We reached the Plaza de Espania which is surrounded by some wonderful old turn of the century buildings. the square had a park with trees and benches and a fountain. There were coffee shops and gifty kinds of shops all around the square but it was not very busy. We found the Information building on the far side of where we had come into the square.
The Information girl was very helpful. Maureen had her call several hotels to see if there were rooms with a view of the water available and then give us directions to the one down by the water that we thought might be the best one. They had a model boat in the foyer that was to scale and very large. If we were so inclined I think we could have rented bicycles there too.
We wound our way back down to the water front through some wonderfully narrow streets and lane-ways. I found my favorite door in Spain so far, just a delightful marvel of architectural splendor. a few more streets/ back lanes/sidewalks and stairs gong down and we found our hotel, Fogar de Marinero, which was pretty nice for only 60 Euros. We settled in pretty quick and went out to get some lunch.
The weather had been getting cloudier all day and as we were going for lunch it started to rain. Luckily the restaurant, Restaurante Bar Marinero, was right next door so we did not have to go far. Our timing was perfect too. We ordered right before a very large, noisy party arrived and placed their orders. Our conversation slowed considerably as we could not hear each other until thier food arrived and got down to eating.

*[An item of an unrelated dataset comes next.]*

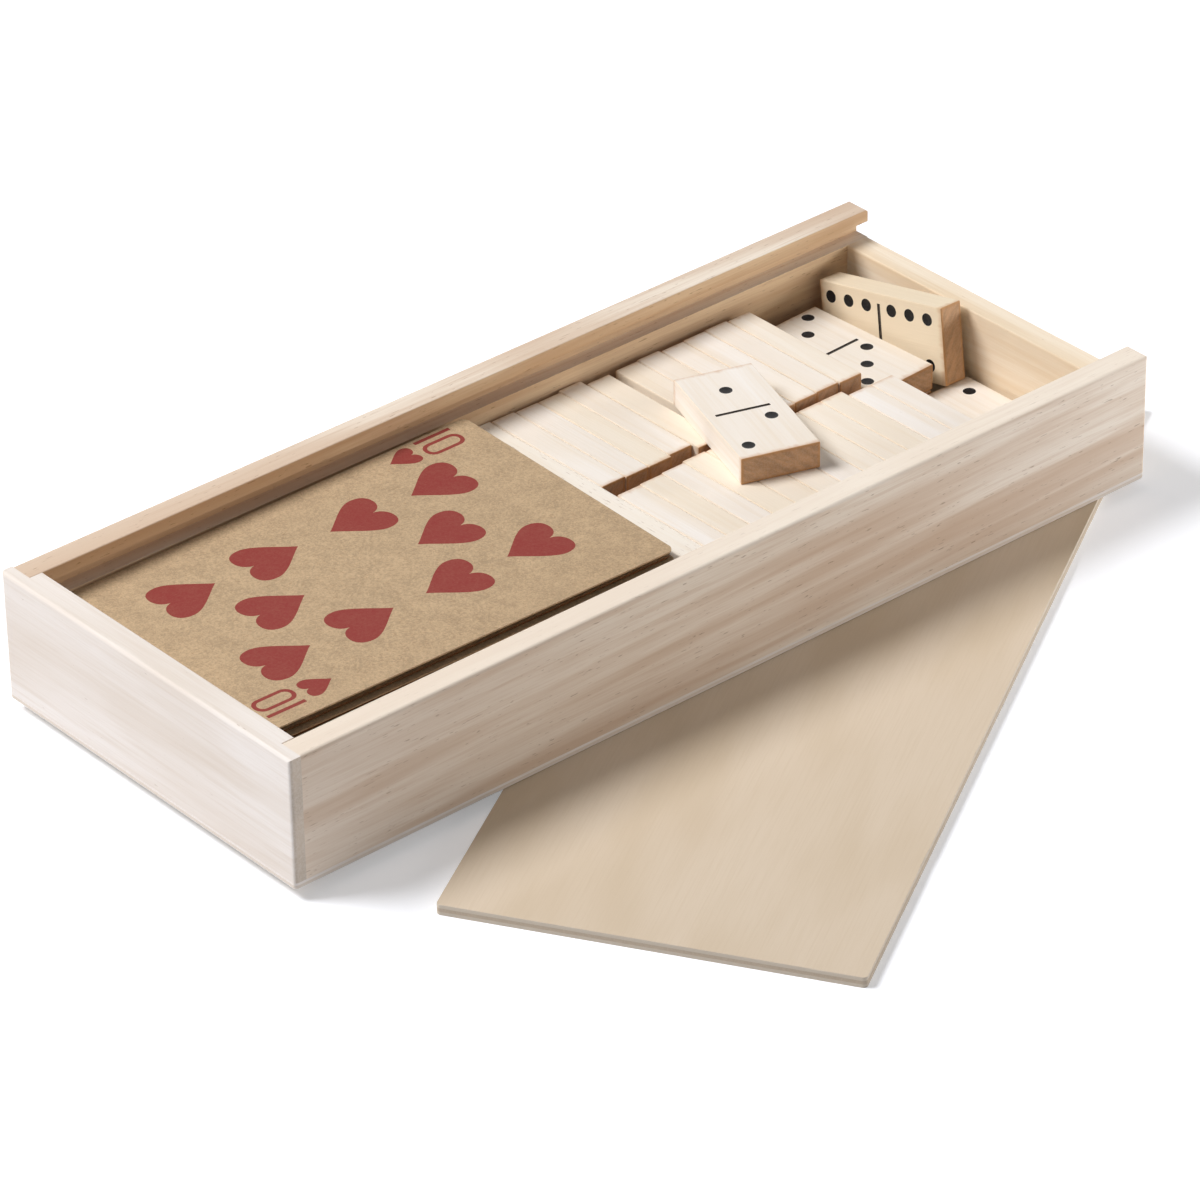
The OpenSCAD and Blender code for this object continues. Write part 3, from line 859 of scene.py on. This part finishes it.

After lunch Maureen decided to have a siesta and I donned my rain poncho and went for a walk. My mission was to find stamps, a post office or mail box, the bus station and to just look around . There was this very large building on the waterfront which did not look like it belonged there, so of course I went to look at it. Turned out it was an elevator to take one up to a street that was almost level with the square, almost. I wandered back up to the square past a lovely little old fountain in its own little square. made my way up to the park and found a kiosk who opened just me to buy some postcards but no stamps. The Post office was closed till monday.
It was raining quite hard so I ducked into a coffee shop and had a cup of tea and wrote postcards and did some journalling.
got directions to the bus station and found it after a bit of confusion. could not make heads nor tails of the schedule as it seemed that the bus from Ribadeo only went back toward Oviedo. Odd. Figured that we could figure it out tomorrow. headed back down to the hotel. It was pouring rain by this time and I was pretty much drowned up to my knees.